A festa abafou o sentido da manifestação, em solidariedade a Dilma Rousseff, que teria depois, naquele dia, a amarga sina da abertura do processo de impeachment na Câmara dos Deputados.
O barulho do "funk" foi grande demais para que o "Fica Dilma" pudesse ser ouvido.
As esquerdas não entenderam o que estava por trás da intervenção de Rômulo Costa, que nunca foi uma figura que pudesse dar alguma contribuição ao esquerdismo.
A realidade é que o "funk", cria da mídia venal, também tem seus voos tucanos.
Artistas de música brasileira que apoiaram o "funk", como Fernanda Abreu e Sandra de Sá, foram vistos num vídeo de 2014 apoiando o então candidato à presidência da República, Aécio Neves.
Mas em 2010, conforme foi noticiado recentemente, o então governador de Roraima, José de Anchieta Júnior, e sua então esposa, Sheridan Oliveira, ambos do PSDB, foram acusados de usar o avião do governo para transportar o funqueiro MC Sapão.
O funqueiro foi para Roraima para a festa de aniversário de Sheridan, hoje separada do marido e atualmente deputada federal pelo Estado.
Sheridan votou SIM para o processo de abertura do impeachment da presidenta Dilma Rousseff.
Funqueiros são convidados para animarem festas de aniversário de gente rica.
Não há como separar, aqui, o "funqueiro de esquerda" e o "funqueiro de direita", porque o próprio "funk" se anuncia como um movimento unificado.
E todos vão com gosto para os palcos da mídia hegemônica e para a alta sociedade.
Recentemente, MC Pikeno, outro nome do "funk ostentação" que havia se apresentado na Roda de Funk, evento organizado pela APAFUNK, animou o aniversário de João Dória Neto.
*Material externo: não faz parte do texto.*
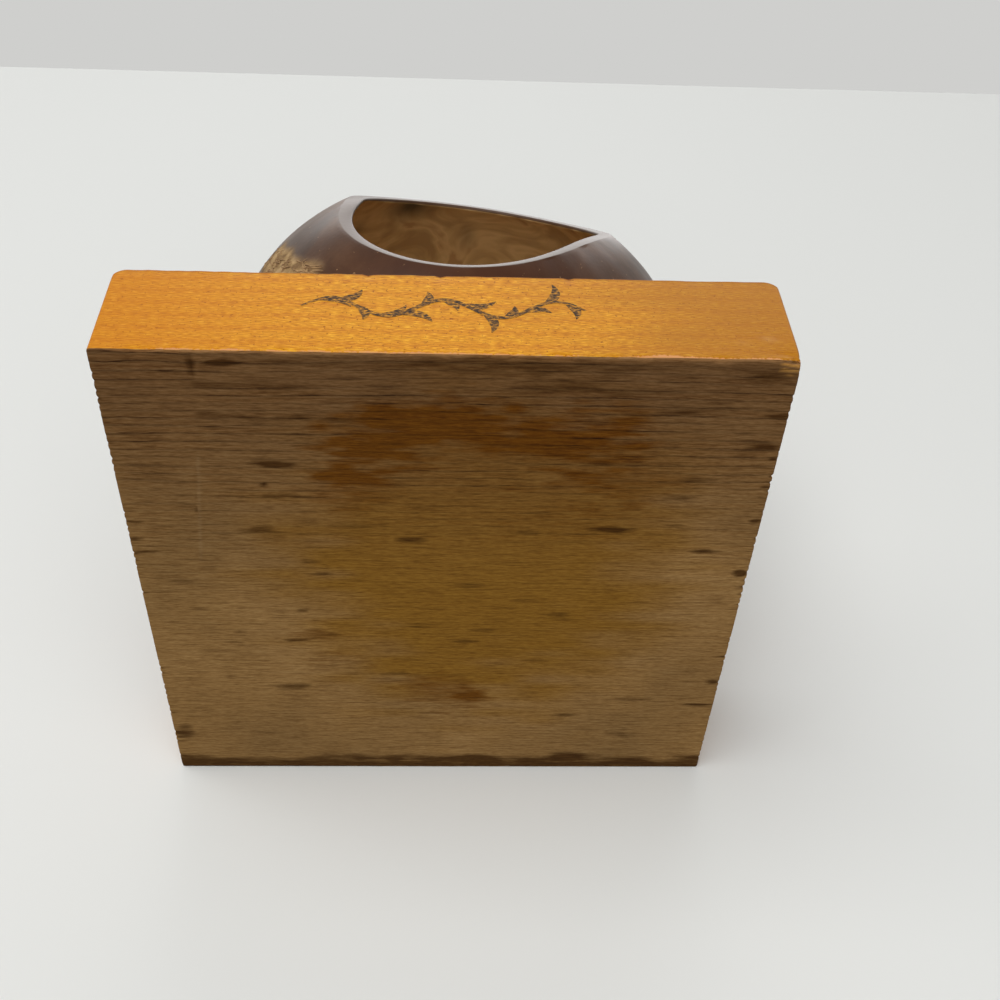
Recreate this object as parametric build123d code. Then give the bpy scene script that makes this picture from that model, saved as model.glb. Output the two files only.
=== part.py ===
from build123d import *
from math import atan2, cos, degrees, radians, sin, sqrt
import os

# A napkin holder: a hollow coconut shell with its mouth to the front, glued and screwed to
# the middle of a square board. Millimetres. +X is right, +Y is back and +Z is up, as seen
# from the front, and the origin is the middle of the board's underside.

# Board
board_width = 100.0
board_depth = 100.0
board_height = 20.0
board_end_radius = 2.4        # of the two top edges at the ends, well sanded
board_face_radius = 1.2       # round the front and back faces, up the corners and along the top
board_bottom_radius = 0.4     # round the sawn underside

# Coconut shell: a ball behind its widest ring and a flatter dome in front of it
shell_radius = 46.0           # of the ball, and of the widest ring
shell_nose = 36.0             # from the widest ring to where the dome's tip was
shell_side_radius = 30.0      # of the dome's bend beside the widest ring
shell_wall = 3.2
mouth_width = 57.0            # across the outside of the lip
lip_share = 0.48              # of the wall, for the lip's rounding: 0.5 is a half circle
shell_tilt = 23.5             # degrees that the mouth looks up
shell_turn = 4.6              # degrees that the mouth looks to the right
shell_shift_right = 1.7       # the ball's centre, from the board's middle
shell_shift_back = 1.0
shell_ground_off = 1.0        # taken off the bottom, which leaves a round flat to stand on
shell_floor_height = 15.6     # of the floor's bowl, whose solid is apart from the rest

# Glue
glue_film = 0.4               # between the shell's flat and the board
glue_bead_height = 1.6        # of the squeezed-out ring, above the board
glue_bead_foot = 1.8          # of the ring, beyond the shell that it touches
glue_bead_radius = 1.2        # of the ring's outer edge

# Round-head wood screw and its washer, in the floor of the shell
screw_radius = 1.75
screw_length = 14.0           # under the head, with the point
screw_point = 3.0
screw_head_radius = 3.4
screw_head_height = 2.2
screw_head_edge = 1.7         # radius of the head's dome
screw_slot_width = 0.9
screw_slot_depth = 1.1
washer_radius = 4.5
washer_thickness = 1.0
hole_clearance = 0.25         # round the screw, in the washer and the shell
pilot_clearance = 0.02        # round the screw, in the glue and the board
pilot_extra_depth = 1.0       # below the screw's point
seat_clearance = 0.02         # under the washer's rim, where it touches the hollow floor

# The dome's cap is an arc about a point on the shell's axis, and it meets the bend smoothly
dome_length = shell_nose - shell_side_radius
dome_reach = shell_radius - shell_side_radius
cap_centre = (dome_length**2 - dome_reach**2) / (2 * dome_length)
cap_radius = shell_nose - cap_centre
cap_angle = degrees(atan2(-cap_centre, dome_reach))

# Heights and places
seat_z = board_height + glue_film
shell_z = seat_z - shell_ground_off + shell_radius
hollow_radius = shell_radius - shell_wall
washer_rise = hollow_radius - sqrt(hollow_radius**2 - washer_radius**2)
washer_z = shell_z - hollow_radius + washer_rise + seat_clearance
screw_top_z = washer_z + washer_thickness
fixing_place = Pos(shell_shift_right, shell_shift_back)

# The shell's own frame: its axis runs out through the mouth
tilt = radians(shell_tilt)
turn = radians(shell_turn)
shell_frame = Plane(
    origin=(shell_shift_right, shell_shift_back, shell_z),
    x_dir=(cos(turn), sin(turn), 0),
    z_dir=(sin(turn) * cos(tilt), -cos(turn) * cos(tilt), sin(tilt)),
)

UP = (Align.CENTER, Align.CENTER, Align.MIN)
DOWN = (Align.CENTER, Align.CENTER, Align.MAX)


def half_section(inset):
    """The shell's solid form cut through its axis, right half, with its nose up; the inset
    draws every side in by the same amount."""
    ball = CenterArc((0, 0), shell_radius - inset, -90, 90)
    bend = CenterArc((dome_reach, 0), shell_side_radius - inset, 0, cap_angle)
    cap = CenterArc((0, cap_centre), cap_radius - inset, cap_angle, 90 - cap_angle)
    return make_face([ball, bend, cap, Line(cap @ 1, ball @ 0)])


def top_edges(solid):
    return solid.faces().sort_by(Axis.Z)[-1].edges()


def bottom_edges(solid):
    return solid.faces().sort_by(Axis.Z)[0].edges()


def make_board():
    """A slab with its two top end edges rounded, then its front, back and underside eased."""
    profile = Rectangle(board_width, board_height, align=(Align.CENTER, Align.MIN))
    profile = fillet(profile.vertices().sort_by(Axis.Y)[-2:], board_end_radius)
    board = extrude(Plane.XZ * profile, board_depth / 2, both=True)
    for face in (board.faces().sort_by(Axis.Y)[0], board.faces().sort_by(Axis.Y)[-1]):
        board = fillet(face.edges().sort_by(Axis.Z)[1:], board_face_radius)
    board = fillet(bottom_edges(board), board_bottom_radius)
    pilot_z = screw_top_z - screw_length - pilot_extra_depth
    pilot = Cylinder(screw_radius + pilot_clearance, board_height, align=UP)
    return board - fixing_place * Pos(0, 0, pilot_z) * pilot


def make_shell():
    """The wall between the outside and the hollow, cut square to itself round the mouth,
    with the lip rounded and the bottom ground flat."""
    wall = half_section(0) - half_section(shell_wall)
    mouth_radius = mouth_width / 2
    mouth_angle = degrees(atan2(sqrt(cap_radius**2 - mouth_radius**2), mouth_radius))
    cut_reach = 2 * cap_radius
    cut = Rectangle(cut_reach, cut_reach, align=(Align.CENTER, Align.MIN))
    wall -= Pos(0, cap_centre) * Rot(0, 0, mouth_angle) * cut
    lip = wall.vertices().sort_by(Axis.Y)[-2:]
    wall = fillet(lip, lip_share * shell_wall)
    shell = shell_frame * revolve(Plane.XZ * wall, Axis.Z)
    ground = Box(2 * shell_radius, 2 * shell_radius, shell_radius, align=DOWN)
    hole = Cylinder(screw_radius + hole_clearance, 4 * shell_wall)
    return shell - fixing_place * Pos(0, 0, seat_z) * (ground + hole)


def shell_solid(side):
    """The one shell's solid on one side of the level where the floor's bowl ends: the two
    solids meet there all round, and together they are the whole wall."""
    reach = 4 * shell_radius
    beyond = Box(reach, reach, reach, align=side)
    return whole_shell & Pos(0, 0, seat_z + shell_floor_height) * beyond


def make_glue():
    """A film under the shell's flat, with the ring that squeezed out round it."""
    bead_depth = shell_z - board_height - glue_bead_height
    touch_radius = sqrt(shell_radius**2 - bead_depth**2)
    bead = Cylinder(touch_radius + glue_bead_foot, glue_bead_height, align=UP)
    bead = fillet(top_edges(bead), glue_bead_radius)
    hole = Cylinder(screw_radius + pilot_clearance, 4 * glue_bead_height)
    bead = fixing_place * Pos(0, 0, board_height) * (bead - hole)
    above_seat = Box(2 * shell_radius, 2 * shell_radius, 2 * shell_radius, align=UP)
    ball = fixing_place * Pos(0, 0, shell_z) * Sphere(shell_radius)
    return bead - (ball & fixing_place * Pos(0, 0, seat_z) * above_seat)


def make_washer():
    washer = Cylinder(washer_radius, washer_thickness, align=UP)
    washer -= Cylinder(screw_radius + hole_clearance, 4 * washer_thickness)
    return fixing_place * Pos(0, 0, washer_z) * washer


def make_screw():
    """A slotted screw drawn at its core size, with its head upwards."""
    head = Cylinder(screw_head_radius, screw_head_height, align=UP)
    head = fillet(top_edges(head), screw_head_edge)
    slot = Box(4 * screw_head_radius, screw_slot_width, screw_slot_depth, align=DOWN)
    head -= Pos(0, 0, screw_head_height) * slot
    shank = Cylinder(screw_radius, screw_length - screw_point, align=DOWN)
    point = Pos(0, 0, screw_point - screw_length) * Cone(0, screw_radius, screw_point, align=DOWN)
    return fixing_place * Pos(0, 0, screw_top_z) * (head + shank + point)


whole_shell = make_shell()
parts = {
    "base_board": make_board(),
    "coconut_shell": shell_solid(UP),
    "coconut_shell_floor": shell_solid(DOWN),
    "glue_bed": make_glue(),
    "screw_washer": make_washer(),
    "fixing_screw": make_screw(),
}

os.makedirs("parts", exist_ok=True)
for name, shape in parts.items():
    export_step(shape, f"parts/{name}.step")
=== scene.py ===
import math

import bpy
import numpy as np
from mathutils import Matrix, Vector


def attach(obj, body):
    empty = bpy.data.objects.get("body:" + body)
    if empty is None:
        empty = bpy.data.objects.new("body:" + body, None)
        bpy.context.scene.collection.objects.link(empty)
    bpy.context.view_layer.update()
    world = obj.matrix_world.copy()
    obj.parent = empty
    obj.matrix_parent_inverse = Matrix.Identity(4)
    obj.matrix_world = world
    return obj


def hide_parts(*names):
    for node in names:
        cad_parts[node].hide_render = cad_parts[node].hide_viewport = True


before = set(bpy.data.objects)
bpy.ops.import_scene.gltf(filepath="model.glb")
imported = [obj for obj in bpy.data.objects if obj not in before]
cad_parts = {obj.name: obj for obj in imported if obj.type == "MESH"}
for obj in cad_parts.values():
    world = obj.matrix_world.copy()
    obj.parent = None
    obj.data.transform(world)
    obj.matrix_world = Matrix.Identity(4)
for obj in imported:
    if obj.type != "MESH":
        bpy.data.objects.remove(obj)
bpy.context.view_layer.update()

# Camera.
# A phone's view of the holder lying on its back: from low in front of the board, looking up
# at its underside and its front face. Places are millimetres in the object's own frame.
MM = 0.001
LENS_MM = 45.0
SENSOR_MM = 36.0
EYE_MM = Vector((-1.043, -156.374, -139.484))
LOOK = Vector((0.04791, 0.69231, 0.72001)).normalized()
HEAD_UP = Vector((-0.01167, -0.72040, 0.69346))

right_hand = LOOK.cross(HEAD_UP).normalized()
head_up = right_hand.cross(LOOK)
lens = bpy.data.cameras.new("phone_camera")
lens.lens = LENS_MM
lens.sensor_width = SENSOR_MM
lens.clip_start = 0.01
lens.clip_end = 20.0
camera = bpy.data.objects.new("phone_camera", lens)
turned = Matrix((right_hand, head_up, -LOOK)).transposed().to_4x4()
camera.matrix_world = Matrix.Translation(EYE_MM * MM) @ turned
bpy.context.scene.collection.objects.link(camera)
bpy.context.scene.camera = camera
bpy.context.scene.view_settings.view_transform = "Standard"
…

Este rapaz, conhecido como Johnny, é ninguém menos que o filho do prefeito de São Paulo, João Dória Jr., que articula sutilmente sua corrida ao Palácio do Planalto, causando preocupação no seu padrinho político, Geraldo Alckmin, que cobiça a Presidência da República.
O que o "funk", que muita gente acredita ser a forma brasileira do "bolivarianismo guevarista", faz animando festas de familiares de tucanos, é algo fácil de explicar.
Não para as esquerdas médias que, às vezes, contraem até o sotaque de Luciano Huck e alguns cacoetes culturais pegos vendo emissoras da TV aberta.
Só que o "funk" apareceu em tudo quanto era atração da Globo. Estava claro, visto em rede nacional, disponível na Internet!
Só faltava o William Bonner fazer a dança do passinho.
O "funk" trabalha a imagem espetacularizada do povo pobre. Isso é fato.
O "funk" surgiu de uma nivelação por baixo que partiu de interesses arrivistas de uma parcela de DJs.
A palavra funk era associada a um ritmo marcado por forte instrumental musical, ritmos e melodias de impacto, bons cantores.
Até o funk autêntico eletrônico não dispensava os músicos. Afrika Bambattaa é um músico, ele não sampleou Kraftwerk, tocou os acordes de "Trans-Europe Express" dentro de "Planet Rock".
O "funk carioca", no entanto, reduziu-se a um karaokê. Isso é fato. Uma mesma batida para vários MCs, com o mesmo som sendo feito em quinze anos, independente do intérprete.
O ritmo só variava a batida e os elementos sonoros visando interesses de mercado: turismo, agrados a intelectuais estrangeiros, novidade na mídia, verbas da Lei Rouanet etc.
O falso esquerdismo do "funk" foi visando as verbas estatais do PT.
Daí que a coisa esfriou quando o governo Dilma foi embora. Se bem que o "funk" nem precisa de Lei Rouanet, com tantas empresas, inclusive estrangeiras, o patrocinando.
E não se fala de George Soros, Irmãos Koch, Fundação Ford dando grana para instituições que apoiam o "funk".
Até o evento Eu Amo Baile Funk é patrocinado por grandes empresas, inclusive a Rede Globo e o império de bebidas de Jorge Paulo Lemann, o homem mais rico do Brasil.
Só que admitir isso não soa bonito dentro do discurso "social" do "funk".
O "funk" precisa esconder seus vínculos com o poder econômico e midiático. Mas, eventualmente, sempre acaba vazando alguma coisa desse vínculo.